The break was over and there were a few more really quick tap-outs, a few more no-shows and then the main event: Brackett Vs. Woeneke. Woeneke had more of an old guy gut whereas Brackett looked as though he was on the same regimen as Ivan Drago from Rocky IV. Woeneke might have trained for this fight and trained hard but Brackett obviously trained harder. No sooner had the bell rang did Brackett throw a left, gaining some air in doing so. It didn't connect and Woeneke managed to grapple with Brackett a little before they both broke free. Once apart, with renewed vigor Brackett came at him and Woeneke, at the risk of him reading this and snapping me in two, looked a little worried; worried enough to lose his footing and Brackett took full advantage. After a left and a right and a right and a left it was the end of the first round. Woeneke's family looked concerned, as they should have. In fact, I'm not sure they wanted him to back for the second round. It didn't matter, as soon as the bell for round two was sounded the doctor stopped the fight due to a cut above Steve Woeneke's left eye.
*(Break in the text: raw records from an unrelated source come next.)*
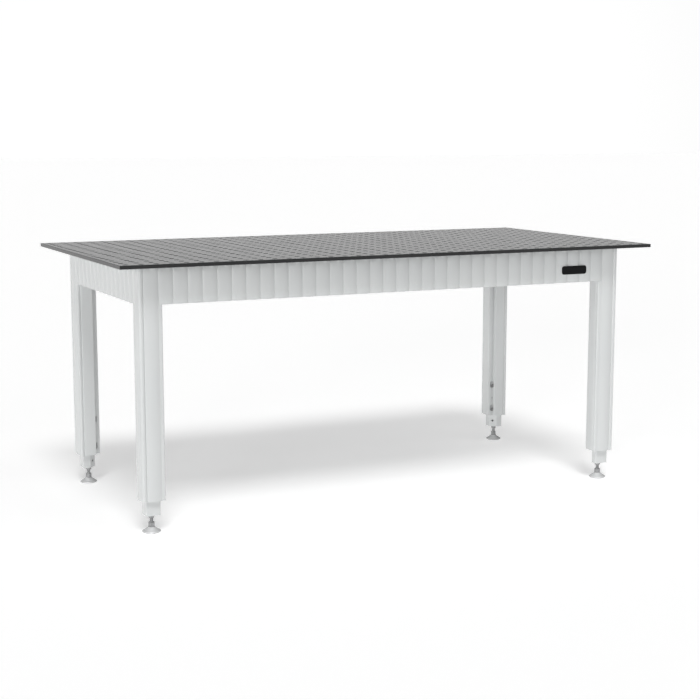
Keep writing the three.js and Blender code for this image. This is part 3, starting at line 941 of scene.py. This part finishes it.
def studio_world(behind, left):
    """A white horizon behind the table, a dimmer one to its left, and no light from anywhere else."""
    world = bpy.data.worlds.new("studio")
    SCENE.world = world
    world.use_nodes = True
    nodes, links = world.node_tree.nodes, world.node_tree.links
    place = nodes.new("ShaderNodeTexCoord")
    axes = nodes.new("ShaderNodeSeparateXYZ")
    links.new(place.outputs["Generated"], axes.inputs["Vector"])
    fade = ramp(nodes, links, axes.outputs["Z"], 1, 0, *HORIZON_FADE)
    total = None
    for facing, strength in ((BEHIND, behind), (LEFT, left)):
        lobe = nodes.new("ShaderNodeVectorMath")
        lobe.operation = "DOT_PRODUCT"
        lobe.inputs[1].default_value = facing
        links.new(place.outputs["Generated"], lobe.inputs[0])
        front = ramp(nodes, links, lobe.outputs["Value"], 0, 1, 0, 1)
        square = multiply(nodes, links, front, front)
        scaled = multiply(nodes, links, square, strength)
        if total is None:
            total = scaled
        else:
            both = nodes.new("ShaderNodeMath")
            links.new(total, both.inputs[0])
            links.new(scaled, both.inputs[1])
            total = both.outputs["Value"]
    background = nodes["Background"]
    background.inputs["Color"].default_value = (1, 1, 1, 1)
    links.new(multiply(nodes, links, total, fade), background.inputs["Strength"])


def multiply(nodes, links, first, second):
    node = nodes.new("ShaderNodeMath")
    node.operation = "MULTIPLY"
    for socket, value in zip(node.inputs, (first, second)):
        if isinstance(value, (int, float)):
            socket.default_value = value
        else:
            links.new(value, socket)
    return node.outputs["Value"]


def low_light(name, azimuth, irradiance, degrees, rise=0.12):
    """A soft light just above the horizon. Its azimuth is counted from the front towards the right."""
    a = math.radians(azimuth)
    soft_sun(name, (math.sin(a), -math.cos(a), rise), irradiance, degrees)


def camera():
    """From the front left, a little above the plate."""
    data = bpy.data.cameras.new("camera")
    data.sensor_width = 36
    data.lens = CAMERA_LENS
    data.clip_end = 200
    view = bpy.data.objects.new("camera", data)
    SCENE.collection.objects.link(view)
    view.location = CAMERA_PLACE
    view.rotation_euler = (math.radians(90 - CAMERA_PITCH), 0, math.radians(-CAMERA_YAW))
    SCENE.camera = view


floor(0.51)
studio_world(1.04, 0.4)
soft_sun("key", (-0.17, -0.575, 0.885), 1.42, 20)
soft_sun("fill", (0.35, -0.35, 0.9), 0.2, 30)
low_light("left", -103, 0.66, 20)
low_light("front_left", -42, 0.92, 16)
low_light("front_right", 22, 0.46, 60)
camera()
SCENE.view_settings.view_transform = "Standard"
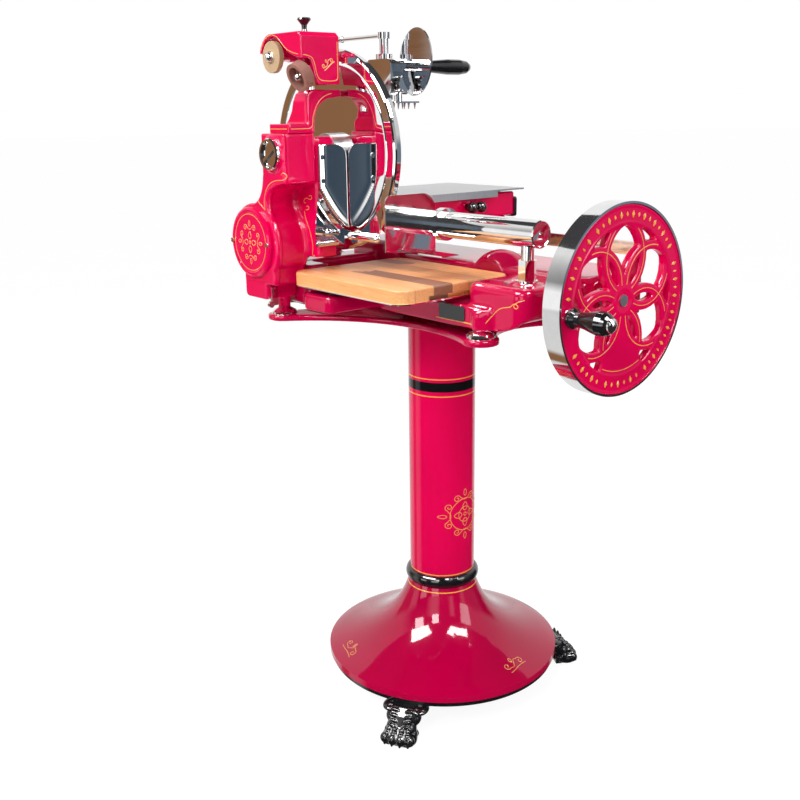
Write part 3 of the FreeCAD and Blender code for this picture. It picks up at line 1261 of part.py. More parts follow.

"It's over", one audience member asked himself. Another cried, "Well, that was lame" while someone else yelled "Get off the damn ladder"! Trying to beat the crowd I made a break for it.
Judging by the attendance of both events it looks like Cape Girardeau will be a regular stop on the fighting circuit. If there aren't any in town already, I predict that fight clubs will spring-up all over the area. I also predict that a lot of UFC wannabes will find out that they are not nearly as tough as they think they are. In closing, for this sport to be described as "human cockfighting" is a little off the mark; fighting chickens wear sharpened spurs on the ankles and typically fight to the death. If you ask me ultimate fighting could use some sharpened spurs.